Подумав так, Алла смутилась и взглянула на Евгения повлажневшими от чувств глазами. Что же это с ней делается? Словно в одно мгновение стала другим человеком. Никогда прежде ей не хотелось плакать от счастья, никогда она не чувствовала себя человеком, готовым к полету. К счастью, наконец!
Но почему та, что гадала ей на кофе, так жалостливо на Аллу посмотрела? Точно не о большой любви ей говорила, а о... смерти? Какая ерунда! Кто это умирает на пороге своего двадцатитрехлетия?
Евгений подошел к стойке бара — решил, что официантка давно к ним не подходит. Он торопится? Воспринимает их совместное времяпровождение как необходимость? Хочет поскорее от нее избавиться?
От этих мыслей настроение Аллы стремительно ухнуло вниз, в самую черную меланхолию. Неужели в любви все так и происходит: то взлет, то падение?
Евгений вернулся к столику улыбающийся, и от его улыбки у Аллы сразу потеплело на душе. К ее первым впечатлениям можно добавить: человека бросает то в жар, то в холод, и он может стать счастливым от одной улыбки.
— Я заказал нам пиццу с грибами, но в последний момент подумал: а вдруг вы не едите грибы? Тогда я вернусь и закажу вам какую-нибудь другую, с ветчиной, например.
— Ем грибы, я все ем, — успокоила его Алла и неожиданно для себя стала рассказывать то, что не рассказывала даже подругам. — Я, знаете ли, в такой семье росла, где дети ели все, что им давали, потому что не были уверены в том, что очередной обед или ужин их не заставят пропустить.
— Вы тоже сирота? — попытался понять он.
— Нет, — жалко улыбнулась Алла, — у меня до сих пор живы оба родителя.
И в конце концов, сама себе удивляясь — постороннему человеку! — она рассказала все о своей семье, от которой в душе давно открестилась. Максимум, что себе позволяла, дать родителям немного денег или в долг — без отдачи! — среднему брату.
И как в детстве ей порой хотелось есть, и как она мечтала вырасти и «стать человеком», и как хотела жить не хуже других.
— Можно сказать, ваша мечта исполнилась, — сказал он, касаясь руки Аллы — неужели ему ее просто жалко и в душе не возникли никакие иные чувства?
Она постаралась поймать его взгляд, чтобы заглянуть Евгению в душу. В самую глубину. Ему самому не нужно было делать этого нарочно, у него получалось само собой.
Но он ответил ей безмятежным взглядом, прямым и открытым, без всякого намека на влюбленность. В нем было только сопереживание, и больше ничего! Неужели он так любит свою невесту?

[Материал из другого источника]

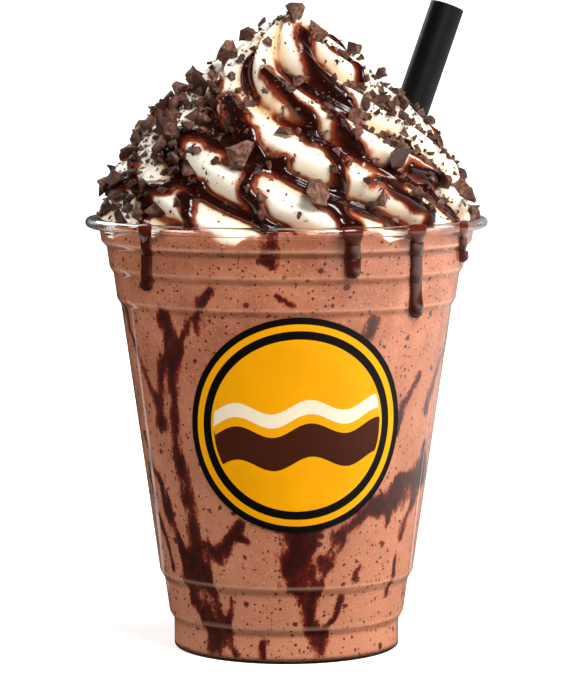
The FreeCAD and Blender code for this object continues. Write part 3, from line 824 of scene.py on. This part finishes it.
def sauce_cover(azimuth, height, radius, main):
    """Distance from sauce in half widths: the runs, and pools in some of the main valleys."""
    plain = np.stack(np.broadcast_arrays(
        radius * np.sin(np.radians(azimuth)), -radius * np.cos(np.radians(azimuth)), height), axis=-1)
    closeness = nearness(
        azimuth + 2.2 * soft_waves(plain, 11.0, seed=21),
        height + 0.8 * soft_waves(plain, 8.0, seed=22),
        np.maximum(radius, 4.0),
        [(0.88 * width, points) for width, points in SAUCE_RUNS],
    )
    pools = np.clip(0.66 + 1.1 * soft_waves(plain, 22.0, seed=23), 0.0, 1.0)
    pools = pools * np.clip((radius - 8.0) / 8.0, 0.0, 1.0)
    closeness = closeness + 0.95 * pools * np.clip((main - 0.40) / 0.36, 0.0, 1.0) ** 2
    return widths_away(closeness)


def padding(distance):
    """How far sauce lifts the surface, in mm, and what share of the valleys it fills."""
    cushion = np.clip(1.0 - distance ** 2, 0.0, 1.0)
    return 1.15 * cushion ** 0.72, 0.30 * cushion


# %% The sauce's mesh
SAUCE_COLUMNS, SAUCE_ROWS = 544, 196
sauce_angle = np.linspace(0.0, 2 * math.pi, SAUCE_COLUMNS, endpoint=False)[None, :]
sauce_dome = [part[:, None] for part in dome_outline(SAUCE_ROWS)]
sauce_azimuth = np.degrees(sauce_angle) + 90.0
main_valley = cream_push(sauce_angle, sauce_dome[1], sauce_dome[0])[1]
away = sauce_cover(sauce_azimuth, sauce_dome[1], sauce_dome[0], main_valley)
raised, filled = padding(away)
thickness = raised - 0.9 * np.clip((away - 1.0) / 0.55, 0.0, 1.0)
sauce_top, _ = cream_surface(sauce_angle, *sauce_dome, lift=thickness, filled=filled)
sauce_under, _ = cream_surface(sauce_angle, *sauce_dome, lift=-1.5)


def closed_sheet(top, under, keep):
    """Points and faces of a sheet over the kept cells of a ring grid, closed round its edges."""
    rows, columns = top.shape[:2]
    cells = ring_faces(rows, columns)
    kept = cells[keep[:-1].ravel()]
    count = rows * columns
    faces = [kept, kept[:, ::-1] + count]
    edges = np.concatenate([kept[:, [0, 1]], kept[:, [1, 2]], kept[:, [2, 3]], kept[:, [3, 0]]])
    forward = edges[:, 0] * count + edges[:, 1]
    backward = edges[:, 1] * count + edges[:, 0]
    rim = edges[~np.isin(forward, backward)]
    faces.append(np.stack([rim[:, 1], rim[:, 0], rim[:, 0] + count, rim[:, 1] + count], axis=-1))
    faces = np.concatenate(faces)
    points = np.concatenate([top.reshape(-1, 3), under.reshape(-1, 3)])
    used, renumbered = np.unique(faces, return_inverse=True)
    return points[used], renumbered.reshape(faces.shape), used % count


after = np.roll(away, -1, axis=1)
above = np.roll(away, -1, axis=0)
keep = np.minimum(np.minimum(away, after), np.minimum(above, np.roll(after, -1, axis=0))) < 1.30
sauce_points, sauce_faces, sauce_source = closed_sheet(sauce_top, sauce_under, keep)
print("sauce on the cream:", len(sauce_faces) * 2, "triangles")

# %% [markdown]
# Chocolate sauce is almost black where it is thick, and a warm brown where it thins out at its edge,
# because light gets through there.  The mesh keeps a value for how thin it is.  A smooth coat gives
# the sharp highlights.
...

Заглянула поглубже и поняла: любит! Казалось бы, смирись с этим. Посидела, и уходи из кафе. Беги от него, потому что ответа не будет. Но она продолжала сидеть, улыбаться ему, говорить о чем-то незначительном, а сама лихорадочно думала: а что, если попробовать?
Алла знала, что некоторых клиентов она может — не загипнотизировать, нет, но на время подчинить себе. А с гипнозом работать она просто не пробовала. Да и толком не знала, что это такое. Читать — читала, а вот ни на ком не пробовала. Что, если с Евгения и начать?
Конечно, она понимала, что чувство, внушенное гипнозом, сродни зомбированию. Оно как бы ненатуральное. Ненастоящее. Но чувство к Евгению вцепилось в нее, как зловредный клещ. И вгрызалось все глубже и глубже в ее душу, которая оказалась перед ним беззащитной. Как, выходит, слаб человек, если он не может противостоять какому-то там увлечению...
Надо всего лишь спросить себя: он мне нужен? И ответить — нужен. А тогда уж все средства хороши.
Но она продолжала непринужденно разговаривать с Евгением, ожидая, когда в его глазах мелькнет скука или он предложит им расстаться, потому что вспомнит о своей страшной занятости.